Typical. People want to buy their dead, cut up animals in the grocery store, but don’t want to know how it got there.

“It’s not one of those things that you want to know that that’s going on in your neighborhood, much less your backyard”, Beck said.

The mother of three says she and her neighbors weren’t aware the deer were being taken to be slaughtered, rather than being caught and released.

“When I talked to the city manager, she said, “I asked him how many of them are relocated, and he said, ‘None, they’re all sent to be processed.’ And so that was when I just felt sick, because I did not realize that until that moment.”

Go ahead and get rid of the deer, just don’t do it in front of my children or me. Seriously?

Beck says she questions whether trapping and killing the deer is necessary, however she asks that if it is, that it be done away from neighborhoods.

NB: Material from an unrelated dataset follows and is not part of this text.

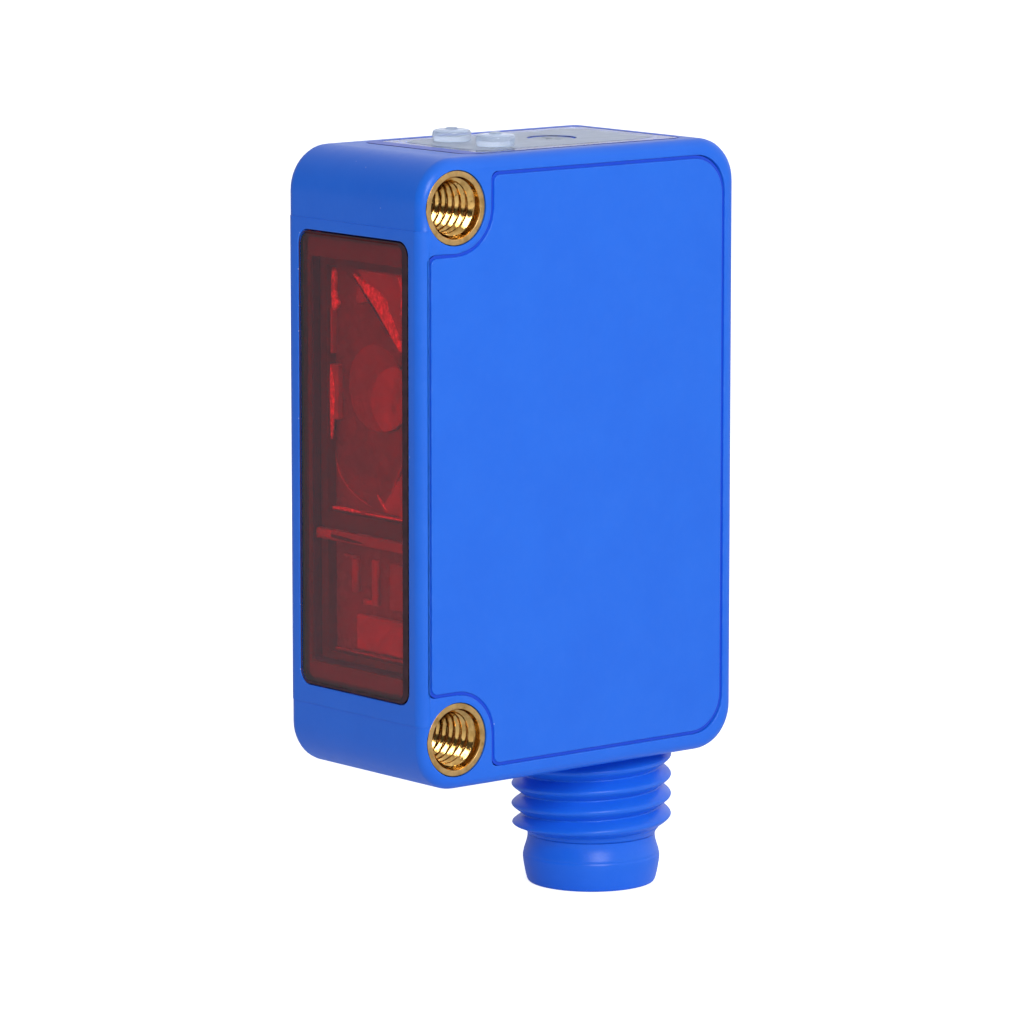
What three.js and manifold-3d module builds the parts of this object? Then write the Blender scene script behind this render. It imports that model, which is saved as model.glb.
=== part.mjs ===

“If it does have to go on, we ask that it be done away from families, away from homes,” she said. “I think most of us here try to reach our kids to be respectful of wildlife and animals, and for them to see that, and then for them to see that it’s no big deal, this is what we do, that’s confusing for kids.”

Jones told KXAN he wishes trapping and processing the deer wasn’t necessary. However, he says it’s imperative to keep the deer population down. During the last deer season (October 2016-March 2017), the city says there were 90 vehicle crashes involving deer–the most ever in the city of Lakeway. Prior years hovered around 30-50 crashes involving deer, respectively.

Texas Parks and Wildlife issues the trapping permits and allows municipalities to trap October through March. However, Jones says Lakeway usually only traps deer once a week January through March.

Over the past 10 years, Jones says on average, Lakeway traps about 115 deer a year. He says even though this season, the city had a permit to trap 250, the city only netted and put down 99. Jones says Lakeway’s trapping efforts just wrapped up for the year.

Deer should be treated kindly. In preparation for deer season of course.